For years we rotated jobs once a week; currently we trade just twice a year. This gives each child time to become very good at what he or she does while making it hard for a slacker to go undetected. Stop cleaning a bathroom sink for six months, and someone will notice!
Like anyone who manages a workforce, I must check the work. When I am running someone out the door to the dentist or have been up all night cleaning up after the stomach flu, I delegate this checking to the older kids. Other days I may just spot check and depend on the element of surprise to keep everyone honest. In a perfect world everyone does his or her work without being asked, cheerfully and thoroughly.

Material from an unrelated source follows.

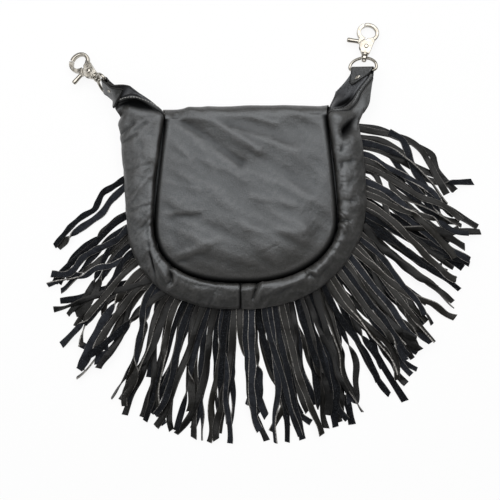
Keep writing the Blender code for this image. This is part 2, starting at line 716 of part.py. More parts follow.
def trigger(side_name, holder, material):
    """Gate that closes the ring's open side, its hub between the cheeks, and the thumb lever.

    It is drawn about its pivot.
    """
    name = "trigger_" + side_name
    ring_y = RING_Y - PIVOT_Y
    lever_y = LEVER_Y - PIVOT_Y
    out_width, in_width = (RING_HALF_WIDTH + way * RING_WIDTH / 2 for way in (1, -1))
    out_height, in_height = (RING_HALF_HEIGHT + way * RING_WIDTH / 2 for way in (1, -1))
    concentric = CHEEK_RADIUS + 1.5 * GAP
    gate = np.concatenate(
        [
            arc(out_width, out_height, 121.0, 226.0, 9, ring_y),
            [(-LEVER_ROOT - 2 * GAP, lever_y + LEVER_RADIUS * 0.8)],
            [(-LEVER_ROOT - 2 * GAP, lever_y - LEVER_RADIUS * 0.8)],
            arc(concentric, concentric, 160.0, 112.0, 5),
            arc(in_width, in_height, 254.0, 121.0, 10, ring_y),
        ]
    )
    half = RING_THICKNESS / 2
    item = plate(name, gate, -half, half, material, holder)
    web = (
        (-LEVER_ROOT, lever_y - LEVER_RADIUS * 0.7),
        (-HUB_RADIUS * 0.72, -HUB_RADIUS * 0.62),
        (HUB_RADIUS * 0.62, HUB_RADIUS * 0.72),
        (-HUB_RADIUS * 0.7, CHEEK_RADIUS * 1.1),
        (-LEVER_ROOT, lever_y + LEVER_RADIUS * 0.7),
    )
    thin = WEB_THICKNESS / 2
    inset = thin - WEB_INSET
    boolean(item, plate(name + "_web", web, -inset, inset, material, holder), "UNION")
    boolean(item, rod(name + "_hub", HUB_RADIUS, -thin, thin, 14, material, holder), "UNION")
    lever = (
        (LEVER_RADIUS * 0.9, -LEVER_ROOT),
        (LEVER_RADIUS * 0.92, -LEVER_END * 0.7),
        (LEVER_RADIUS, -LEVER_END * 0.93),
        (LEVER_RADIUS * 0.72, -LEVER_END),
    )
    centre = (0.0, lever_y, 0.0)
    boolean(item, turned(name + "_lever", lever, 10, material, holder, ALONG_X, centre), "UNION")
    pin = PIVOT_RADIUS + PIVOT_CLEARANCE
    boolean(item, rod(name + "_pin", pin, -half, half, 10, material, holder), "DIFFERENCE")
    pocket = SPRING_RADIUS + SPRING_WIRE_RADIUS + GAP
    floor = thin - SPRING_POCKET_DEPTH
    boolean(item, rod(name + "_pocket", pocket, floor, half, 12, material, holder), "DIFFERENCE")
    return item


def pivot_rivet(side_name, holder, material):
    """Headed pin that the trigger turns on."""
    face = BODY_THICKNESS / 2 + GAP
    crown = face + PIVOT_HEAD_HEIGHT
    half_profile = (
        (PIVOT_HEAD_RADIUS * 0.7, crown),
        (PIVOT_HEAD_RADIUS, face + PIVOT_HEAD_HEIGHT * 0.4),
        (PIVOT_HEAD_RADIUS, face),
        (PIVOT_RADIUS, face),
    )
    profile = half_profile + tuple((radius, -height) for radius, height in reversed(half_profile))
    return turned("pivot_rivet_" + side_name, profile, 8, material, holder)


def trigger_spring(side_name, holder, material):
    """Small coil spring in the trigger's hub pocket, round the rivet."""
    steps = 8 * SPRING_TURNS
    angles = np.linspace(0.0, 2 * math.pi * SPRING_TURNS, steps + 1)
    start = WEB_THICKNESS / 2 - SPRING_POCKET_DEPTH + GAP + SPRING_WIRE_RADIUS
    heights = start + SPRING_PITCH * angles / (2 * math.pi)
    helix = np.stack([SPRING_RADIUS * np.cos(angles), SPRING_RADIUS * np.sin(angles), heights], axis=1)
    section = circle_section(SPRING_WIRE_RADIUS, 5)
    return swept("trigger_spring_" + side_name, helix, section, material, holder)


def hanger_tab(side_name, side, clasp, material):
    """Strap folded round the eye's bar with the ear between its legs. The upper leg ends in a point."""
    turn = np.radians((-90, -45, 0, 45, 90))
    wrap = list(zip(TAB_WRAP * np.cos(turn), TAB_WRAP * np.sin(turn)))
    near = -EAR_END
    lower = [(-TAB_LENGTH, -TAB_LEG), (-TAB_LENGTH / 2, -TAB_LEG), (near, -TAB_LEG)]
    upper = [(near, TAB_LEG)] + [(-TAB_LENGTH * share, TAB_LEG) for share in (0.42, 0.68, 0.84)]
    path = np.array(lower + wrap + upper)
    half = TAB_WIDTH / 2
    # The edge nearer the bag's middle runs straight, and the other is cut back to the point
    inner_edge = np.full(len(path), half)
    outer_edge = np.full(len(path), -half)
    inner_edge[-1] = half * 0.84
    outer_edge[-4:] = (-half, -half * 0.5, half * 0.36, half * 0.66)
    columns = np.array([outer_edge, (outer_edge + inner_edge) / 2, inner_edge]).T * -side
    grid = np.zeros((len(path), 3, 3))
    grid[:, :, 0] = columns
    grid[:, :, 1] = path[:, :1]
    grid[:, :, 2] = path[:, 1:]
    name = "hanger_tab_" + side_name
    tab = sheet_object(name, grid, TAB_LEATHER, material, clasp["eye"])
    boolean(tab, rivet_cutter(name + "_rivet_hole", side, clasp, material), "DIFFERENCE")
    return tab


def tab_rivet(side_name, side, clasp, material):
    """Rivet through the tab and the ear, with a lozenge head above and a round one below."""
    centre = Vector((-side * TAB_RIVET_X, TAB_RIVET_Y, 0.0))
    face = TAB_FACE + GAP
    shank = (
        (TAB_RIVET_BACK_RADIUS * 0.8, -face - TAB_RIVET_HEAD_HEIGHT),
        (TAB_RIVET_BACK_RADIUS, -face - TAB_RIVET_HEAD_HEIGHT * 0.4),
        (TAB_RIVET_BACK_RADIUS, -face),
        (TAB_RIVET_RADIUS, -face),
        (TAB_RIVET_RADIUS, face + TAB_RIVET_HEAD_HEIGHT / 2),
    )
    name = "tab_rivet_" + side_name
    rivet = turned(name, shank, 10, material, clasp["eye"], centre=centre)
    turn = Matrix.Rotation(math.radians(TAB_RIVET_HEAD_TURN * side), 2)
    rings = []
    for scale, rise in ((1.0, 0.0), (1.0, 0.35), (0.6, 1.0)):
        for angle in np.radians(np.arange(0, 360, 30)):
            reach = scale / (abs(math.cos(angle)) + abs(math.sin(angle))) ** 0.8
            along = TAB_RIVET_HEAD_LENGTH / 2 * reach * math.cos(angle)
            across = TAB_RIVET_HEAD_WIDTH / 2 * reach * math.sin(angle)
            flat = turn @ Vector((along, across)) + centre.xy
            rings.append((*flat, face + TAB_RIVET_HEAD_HEIGHT * rise))
    faces = grid_faces(3, 12, wrap_columns=True) + [tuple(range(12)), tuple(range(24, 36))]
    boolean(rivet, mesh_object(name + "_head", rings, faces, material, clasp["eye"]), "UNION")
    return rivet


def build():
    clear_scene()
    smooth_leather = finish("black_leather", (0.020, 0.020, 0.022), 0.42, 0.0)
    fringe_leather = finish("fringe_leather", (0.016, 0.016, 0.018), 0.55, 0.0)
    nickel = finish("nickel_plate", (0.72, 0.70, 0.66), 0.16, 1.0)
    steel = finish("spring_steel", (0.45, 0.45, 0.46), 0.3, 1.0)
    back_panel_and_flap(smooth_leather)
    front_panel(smooth_leather)
    seam_piping(smooth_leather)
    upper = (UPPER_STRANDS, UPPER_HEADER_Z, UPPER_STRAND_Z, UPPER_HEADINGS)
    lower = (LOWER_STRANDS, LOWER_HEADER_Z, LOWER_STRAND_Z, LOWER_HEADINGS)
    fringe_comb("fringe_upper", *upper, 3, fringe_leather)
    fringe_comb("fringe_lower", *lower, 5, fringe_leather)
    snap(steel)
    for side, side_name in ((1, "right"), (-1, "left")):
        clasp = clasp_axes(side, side_name)
        gusset_half("gusset_" + side_name, side, clasp, smooth_leather)
        swivel_eye(side_name, clasp["eye"], nickel)
        swivel_post(side_name, clasp["swivel"], nickel)
        hook_body(side_name, clasp["swivel"], nickel)
        trigger(side_name, clasp["pivot"], nickel)
        pivot_rivet(side_name, clasp["pivot"], nickel)
        trigger_spring(side_name, clasp["pivot"], steel)
        hanger_tab(side_name, side, clasp, smooth_leather)
        tab_rivet(side_name, side, clasp, nickel)


build()
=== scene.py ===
"""Looks of the fringed leather hip bag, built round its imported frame. Sizes are metres."""
import json
import math

import bmesh
import bpy
import numpy as np
from mathutils import Matrix, Vector


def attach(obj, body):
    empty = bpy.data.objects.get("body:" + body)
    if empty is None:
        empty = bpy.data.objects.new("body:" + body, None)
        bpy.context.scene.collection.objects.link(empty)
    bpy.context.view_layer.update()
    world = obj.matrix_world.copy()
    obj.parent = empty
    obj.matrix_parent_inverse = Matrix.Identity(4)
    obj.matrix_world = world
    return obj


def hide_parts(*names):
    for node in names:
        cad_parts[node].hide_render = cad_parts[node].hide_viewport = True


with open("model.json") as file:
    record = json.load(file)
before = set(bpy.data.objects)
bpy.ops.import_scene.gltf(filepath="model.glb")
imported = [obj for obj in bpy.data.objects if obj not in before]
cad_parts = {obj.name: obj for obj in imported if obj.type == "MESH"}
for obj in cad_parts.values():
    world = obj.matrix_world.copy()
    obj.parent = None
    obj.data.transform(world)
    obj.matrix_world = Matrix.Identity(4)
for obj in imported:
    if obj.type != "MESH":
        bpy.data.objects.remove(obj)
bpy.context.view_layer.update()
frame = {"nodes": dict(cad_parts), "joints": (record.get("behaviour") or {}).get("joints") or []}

MM = 0.001

# The photo's frame, and the camera that looks straight down on the bag
PHOTO_SIDE = 500
PHOTO_WIDTH = 0.5
CAMERA_HEIGHT = 0.9
CAMERA_X = 0.004
CAMERA_Y = -0.050
SENSOR = 36.0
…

At my house - I have to look.
Some mothers can manage their work force on the spot, directing kids to various tasks. I get confused trying to remember what needs to be done, decide who ought to do it, argue with one convinced he has more than his share, and all the while keep an eye out for any who might slip off to read a book or play with Lego bricks. Dividing the work on chore charts ahead of time gives me a chance to balance the work in relative peace and quiet. I adjust them a bit every few months as the kids grow and their availability to help changes.
Time and energy put into designing an elegant time management system with delicately balanced workloads is wasted if we don’t get moving each morning. We must roll up our sleeves and start working. But even a mother who has been sidetracked by weariness and discouragement can take courage. She will find that her smallest efforts at getting back on track can be leveraged into success by recruiting her children and working together in ten-minute increments. By dividing her work, she can conquer it.